What’s the difference between Low Power Mode and Battery Saver?
They’re essentially the same feature with different names. Apple calls it Low Power Mode, while most Android devices refer to it as Battery Saver. Both reduce background activity, scale down performance, and limit non essential tasks to help your battery last longer when it’s running low. The main difference is simply the ecosystem you’re using, the core function is nearly identical. In day to day use, you’ll notice the same benefits no matter which platform you’re on.
Does Low Power Mode work the same on laptops and phones?
The principle is similar, but the experience isn’t identical. On smartphones, Low Power Mode tends to be more aggressive, cutting background activity, slowing processors, and pausing features like mail fetch or visual effects. On laptops, whether you're using a MacBook or a Windows machine, the power-saving mode usually centres on dimming the display, reducing CPU load, and disabling power-hungry system features. You’ll still notice a performance drop, but it’s generally less dramatic than on a phone because laptops are designed to manage varying power states more efficiently.
How can I extend battery life without relying on Low Power Mode?
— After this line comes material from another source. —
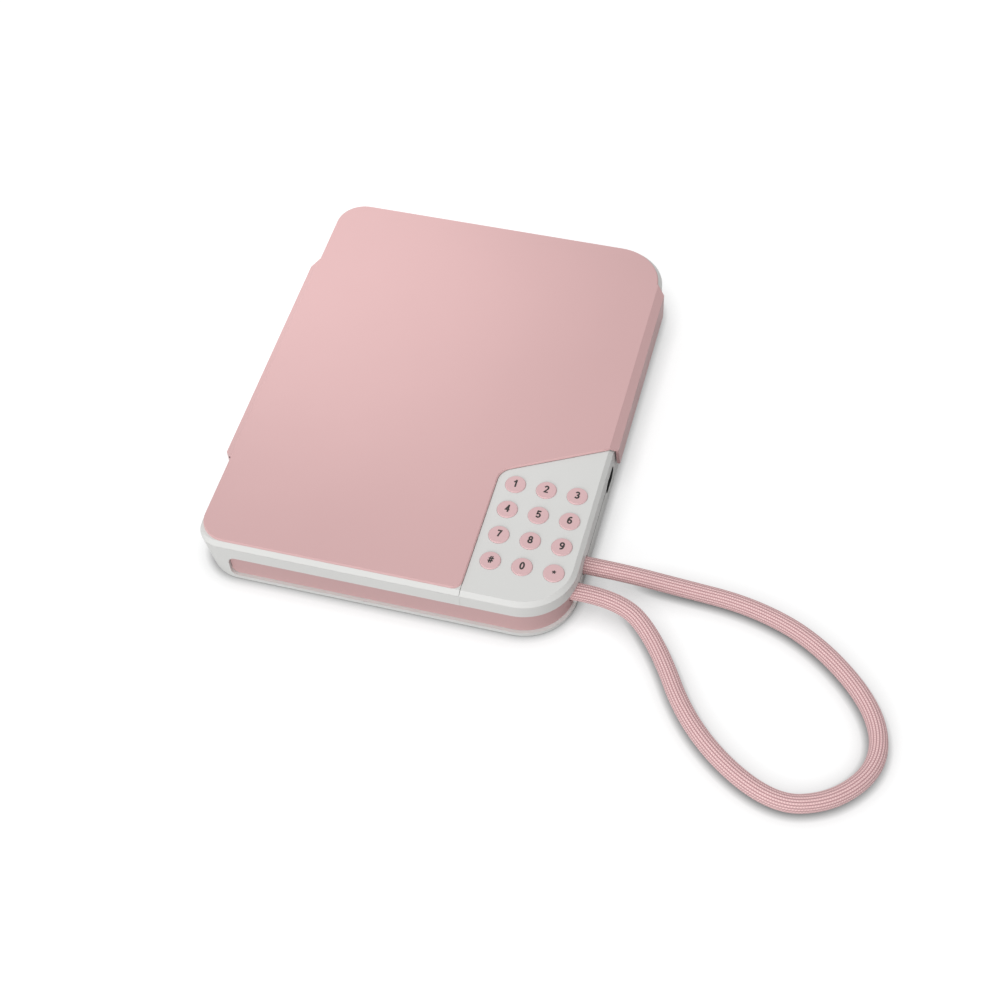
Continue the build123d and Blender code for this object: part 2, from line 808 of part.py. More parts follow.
# ================================================================ the lock
def lock_solenoid():
    """Electric actuator of the lock: bent bracket with the coil between its ends."""
    near, far = solenoid_ends()
    left = bolt_x - bracket_width / 2
    right = bolt_x + bracket_width / 2
    low = solenoid_bottom()
    high = bolt_z + coil_radius - coil_sink
    body = block(left, right, near, far, low, low + bracket_base)
    body += block(left, right, near, near + bracket_plate, low, high)
    body += block(left, right, far - bracket_plate, far, low, high)
    body += rod_y(bolt_x, bolt_z, near + bracket_plate, far - bracket_plate, coil_radius)
    return body - rod_y(bolt_x, bolt_z, near - 1.0, far - bracket_plate, bolt_radius + bolt_run)


def latch_bolt():
    """Sliding bolt: round plunger in the coil, flat nose with a lead for the keeper."""
    nose = keeper_y + keeper_thickness / 2 + bolt_gap
    shoulder = nose + bolt_tip_length
    tip = block(bolt_x - bolt_tip_width / 2, bolt_x + bolt_tip_width / 2, nose, shoulder + 0.5,
                bolt_z - bolt_tip_height / 2, bolt_z + bolt_tip_height / 2)
    tip = chamfer(tip.edges().filter_by(Axis.X).group_by(Axis.Y)[0], 0.6)
    return tip + rod_y(bolt_x, bolt_z, shoulder, shoulder + bolt_tail, bolt_radius)


def keeper_flange_box(grow):
    """The keeper's flange in its pocket under the lid."""
    half_x = keeper_width / 2 + grow
    half_y = keeper_flange_length / 2 + grow
    return block(bolt_x - half_x, bolt_x + half_x, keeper_y - half_y, keeper_y + half_y,
                 rim_edge - grow, rim_edge + keeper_flange + grow)


def latch_keeper():
    """Steel keeper that hangs from the lid; the bolt passes through its window."""
    half = keeper_width / 2
    low = bolt_z - bolt_tip_height / 2 - keeper_window_gap - keeper_web
    near = keeper_y - keeper_thickness / 2
    far = keeper_y + keeper_thickness / 2
    tongue = block(bolt_x - half, bolt_x + half, near, far, low, rim_edge + keeper_flange)
    tongue = chamfer(tongue.edges().filter_by(Axis.Y).group_by(Axis.Z)[0], 1.5)
    window_x = bolt_tip_width / 2 + keeper_window_gap
    window_z = bolt_tip_height / 2 + keeper_window_gap
    tongue -= block(bolt_x - window_x, bolt_x + window_x, near - 1, far + 1,
                    bolt_z - window_z, bolt_z + window_z)
    return tongue + keeper_flange_box(0)


# ================================================================ the lid
def bumper_places():
    """Plan centres of the lid's bumpers, over the deck."""
    near_y = front + 9.6
    far_y = back - 6.4
    beside_tub = [(tub_left + 24.0, near_y), (tub_right - 8.0, near_y), (tub_left + 24.0, far_y)]
    return beside_tub + [(body_right - 22.0, back - 22.0)]


def magnet_centre():
    """Plan centre of the magnet that tells the board that the lid is shut."""
    return body_right - 15.0, slant_y(body_right - 15.0) + 14.0


def stake_places():
    """Pins of the cover that are melted over under the frame."""
    xs = (body_left + 14.0, keypad_left - 8.0)
    return [(x, y) for x in xs for y in (front + 30.0, back - 30.0)]


def lid_frame():
    """White inner plate of the lid with the bevelled rim."""
    frame = rim_form() - prism(keypad_zone(seam), 0, above)
    frame -= keeper_flange_box(fit_gap)
    x, y = magnet_centre()
    frame -= rod(x, y, rim_edge - 1.0, rim_edge + magnet_height + fit_gap, magnet_radius + fit_gap)
    for x, y in stake_places():
        frame -= rod(x, y, 0, above, stake_radius + fit_gap)
    return frame


def cover_plan():
    """Plan face of the pink skin: four different corners and the keypad's corner cut out."""
    left = body_left + cover_margin_spine
    right = body_right - cover_margin_open
    near = front + cover_margin
    far = back - cover_margin
    face = plan_box(left, right, near, far)
    face = fillet(corners(face, [(left, near)]), cover_front_radius)
    face = fillet(corners(face, [(left, far)]), cover_back_radius)
    face = fillet(corners(face, [(right, far)]), cover_open_radius)
    face -= keypad_zone(skin_gap - seam)
    return fillet(corners(face, [(keypad_left, near)]), cover_keypad_radius)


def open_wing():
    """Wing over the opening side: slanted shoulder and finger flange, slanted at both ends."""
    outer = cover_width / 2
    inner = outer - wing_wall_open
    edge = body_right - cover_margin_open
    points = [
        (edge - 2.0, cover_top), (edge + 0.2, cover_top), (outer, shoulder_z), (outer, wing_bottom),
        (inner, wing_bottom), (inner, shoulder_z - 0.1), (edge + 0.4, rim_top + 0.2), (edge + 0.4, rim_top),
        (edge - 2.0, rim_top),
    ]
    far = back - open_wing_back_margin
    wing = profile_y(points, slant_y(edge) - 10.0, far)
    reach = outer + 1.0
    end = [(edge + 0.2, far), (reach, far - wing_end - 1.0), (reach, far + 1.0), (edge + 0.2, far + 1.0)]
    wing -= prism(make_face(Polyline(end, close=True)), 0, above)
    wing -= prism(keypad_zone(seam), 0, above)
    tip_y = slant_y(outer, seam) - 1.0
    lead = [(tip_y, shoulder_z), (tip_y, wing_bottom - 1.0), (tip_y + wing_lead + 1.0, wing_bottom - 1.0),
            (tip_y + 1.0, shoulder_z)]
    lead_face = make_face(Polyline([Vector(inner - 1.0, y, z) for y, z in lead], close=True))
    return wing - extrude(lead_face, amount=wing_wall_open + 3.0, dir=(1, 0, 0))


def spine_wing():
    """Wing over the spine: it wraps down to the hinge and carries the lid's knuckles."""
    outer = -cover_width / 2
    inner = outer + wing_wall_spine
    edge = body_left + cover_margin_spine
    points = [
        (edge + 2.0, cover_top), (edge, cover_top), (outer, shoulder_z), (outer, hinge_z),
        (inner, hinge_z), (inner, shoulder_z - 0.1), (edge - 0.4, rim_top), (edge + 2.0, rim_top),
    ]
    near, far = wing_span()
    wing = profile_y(points, near, far)
    reach = outer - 1.0
    for end_y, step in ((near, 1), (far, -1)):
        cut_y = end_y + step * (wing_end + 1.0)
        end = [(edge, end_y), (reach, cut_y), (reach, end_y - step), (edge, end_y - step)]
        wing -= prism(make_face(Polyline(end, close=True)), 0, above)
    half_gap = knuckle_gap / 2
    for is_lid, start, end in knuckles():
        if is_lid:
            wing += rod_y(hinge_x, hinge_z, start + half_gap, end - half_gap, knuckle_radius)
        else:
            top = hinge_z + knuckle_radius + wing_clear
            wing -= block(outer - 1.0, inner + 1.0, start - half_gap, end + half_gap, 0, top)
    return wing - rod_y(hinge_x, hinge_z, near, far, pin_radius + pin_run)


def lid_cover():
    """Pink cover: thin raised skin with a bevelled edge, one wing over each side."""
    skin = prism(cover_plan(), rim_top, cover_top)
    skin = chamfer(skin.edges().group_by(Axis.Z)[-1], cover_edge)
    cover = skin + open_wing() + spine_wing()
    for x, y in stake_places():
        cover += rod(x, y, rim_edge, rim_top, stake_radius)
    return cover


def hinge_pin():
    """Steel pin through all five knuckles."""
    spans = knuckles()
    return rod_y(hinge_x, hinge_z, spans[0][1] + 0.5, spans[-1][2] - 0.5, pin_radius)


def lid_bumpers():
    """Soft pads that the lid comes down on."""
    return [rod(x, y, deck_top + bumper_gap, rim_edge, bumper_radius) for x, y in bumper_places()]


def lid_magnet():
    """Disc magnet in its pocket in the lid frame."""
    x, y = magnet_centre()
    return rod(x, y, rim_edge, rim_edge + magnet_height, magnet_radius)


# ================================================================ the wrist strap
def wrist_strap():
    """Round braided strap: straight runs joined by arcs as large as the runs allow."""
    points = [Vector(body_right + x, front + y, z) for x, y, z in strap_route]
    runs = [(b - a).length for a, b in zip(points, points[1:])]
    radii = []
    for index in range(1, len(points) - 1):
        turn = (points[index] - points[index - 1]).get_angle(points[index + 1] - points[index])
        radii.append(0.45 * min(runs[index - 1], runs[index]) / tan(radians(turn) / 2))
    line = FilletPolyline(*points, radius=radii)
    print("strap radii:", [round(radius, 1) for radius in radii])
    tube = sweep(Plane(origin=line @ 0, z_dir=line % 0) * Circle(strap_radius), path=line)
    share = tube.volume / (Circle(strap_radius).area * line.length)
    print(f"strap length {line.length:.1f}, volume over section times length {share:.4f}")
    face_x = body_right - anchor_inset
    return tube - block(face_x - 20.0, face_x, front, back, 0, above)


# ================================================================ write every piece
def save(name, shape):
    """Write one piece, or one group of alike pieces, to its own file."""
    if isinstance(shape, list):
        shape = Compound([piece.solid() for piece in shape])
    export_step(shape, f"parts/{name}.step")


save("base_shell", base_shell())
save("front_trim_band", front_trim_band())
save("rubber_feet", rubber_feet())
save("case_screws", [case_screw(x, y) for x, y in housing_posts() + tray_posts()])
save("keypad_housing", keypad_housing())
save("keypad_membrane", keypad_membrane())
save("keypad_board", keypad_board())
save("board_screws", board_screws())
for key_name, key_x, key_y in key_places():
    save(f"key_{key_name}", key(key_x, key_y))
save("inner_tray", inner_tray())
save("notebook_cover", notebook_cover())
save("notebook_pages", notebook_pages())
save("main_board", main_board())
save("usb_socket", usb_socket())
save("speaker", speaker())
save("battery_cell", battery_cell())
save("strap_anchor", strap_anchor())
save("anchor_screw", anchor_screw())
save("lock_solenoid", lock_solenoid())
save("latch_bolt", latch_bolt())
save("latch_keeper", latch_keeper())
save("lid_frame", lid_frame())
save("lid_cover", lid_cover())
save("hinge_pin", hinge_pin())
save("lid_bumpers", lid_bumpers())
save("lid_magnet", lid_magnet())
save("wrist_strap", wrist_strap())
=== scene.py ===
# %% [markdown]
# # An electronic diary, dressed in Blender
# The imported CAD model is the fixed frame: a shallow white case, a pink cover hinged along its
# spine, a keypad in one corner and a wrist strap. This script gives every piece its finish and
# lights it, and it models what the CAD leaves plain: the braided strap, the printed digits and the
# lining of the charging port. Everything is in metres, in the CAD's own frame.

# %% Load the frame
from math import atan2, cos, pi, radians, sin

import bmesh
import bpy
from mathutils import Matrix, Vector


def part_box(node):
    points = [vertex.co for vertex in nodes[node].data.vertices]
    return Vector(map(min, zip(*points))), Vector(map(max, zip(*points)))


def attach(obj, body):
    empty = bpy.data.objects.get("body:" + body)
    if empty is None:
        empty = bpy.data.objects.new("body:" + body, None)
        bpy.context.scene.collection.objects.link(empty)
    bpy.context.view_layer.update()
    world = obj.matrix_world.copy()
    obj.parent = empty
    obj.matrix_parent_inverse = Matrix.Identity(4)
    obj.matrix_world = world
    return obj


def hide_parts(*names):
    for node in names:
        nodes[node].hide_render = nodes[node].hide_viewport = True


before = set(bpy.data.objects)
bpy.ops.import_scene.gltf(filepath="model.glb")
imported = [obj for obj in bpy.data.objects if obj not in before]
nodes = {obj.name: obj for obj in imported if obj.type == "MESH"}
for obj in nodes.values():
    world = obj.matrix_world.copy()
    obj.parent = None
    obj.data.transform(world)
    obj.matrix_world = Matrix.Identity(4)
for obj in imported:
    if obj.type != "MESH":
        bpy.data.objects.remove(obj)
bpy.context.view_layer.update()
MM = 0.001
bpy.ops.object.select_all(action="DESELECT")

# %% [markdown]
# ## The camera
# A product shot from the front right, well above the table. The lens is long, about 65 mm on a
# 36 mm sensor, so the case's edges stay nearly parallel. The camera turns round a point on the
# table: azimuth and elevation place it, and a small roll tilts the picture.

# %% Place the camera
CAMERA_AZIMUTH = radians(18.16976)
CAMERA_ELEVATION = radians(53.20024)
CAMERA_ROLL = radians(-3.70323)
CAMERA_DISTANCE = 0.832804
CAMERA_TARGET = Vector((0.0367205, -0.0391174, 0.0))
CAMERA_LENS = 65.01031         # millimetres, on a sensor 36 mm wide
SENSOR_WIDTH = 36

back = Vector((sin(CAMERA_AZIMUTH) * cos(CAMERA_ELEVATION),
               -cos(CAMERA_AZIMUTH) * cos(CAMERA_ELEVATION),
               sin(CAMERA_ELEVATION)))
level = Vector((cos(CAMERA_AZIMUTH), sin(CAMERA_AZIMUTH), 0))
steep = back.cross(level)
right = cos(CAMERA_ROLL) * level + sin(CAMERA_ROLL) * steep
up = cos(CAMERA_ROLL) * steep - sin(CAMERA_ROLL) * level

camera_data = bpy.data.cameras.new("camera")
camera_data.lens = CAMERA_LENS
camera_data.sensor_width = SENSOR_WIDTH
camera = bpy.data.objects.new("camera", camera_data)
bpy.context.scene.collection.objects.link(camera)
turn = Matrix((right, up, back)).transposed().to_4x4()
camera.matrix_world = Matrix.Translation(CAMERA_TARGET + back * CAMERA_DISTANCE) @ turn
bpy.context.scene.camera = camera
print("camera at", [round(x, 4) for x in camera.location])

# %% [markdown]
# ## The wrist strap's route
# The strap is one limp round braid, 8 mm thick. Both ends go into the opening side of the case.
# It leaves straight, droops to the table and runs round in one loose teardrop. Its centreline is
# a NURBS spline of order 3, pulled by a few control points, so its curvature changes smoothly, as
# it does in a real cord. The points that lie on the table are one strap radius above it.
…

You can noticeably improve battery life with a few simple habits. Start by lowering your screen brightness or keeping auto-brightness turned on, it’s one of the biggest power savers. Using Dark Mode on OLED devices helps too, since black pixels draw little to no power. Managing Background App Refresh and limiting app notifications prevents your phone from constantly waking up in the background. When you’re not using Bluetooth, Wi-Fi, AirDrop, or hotspot features, switch them off to avoid unnecessary energy drain. And for days when you know you’ll be away from an outlet, carrying a high capacity portable power bank is the most reliable way to stay powered without compromising performance.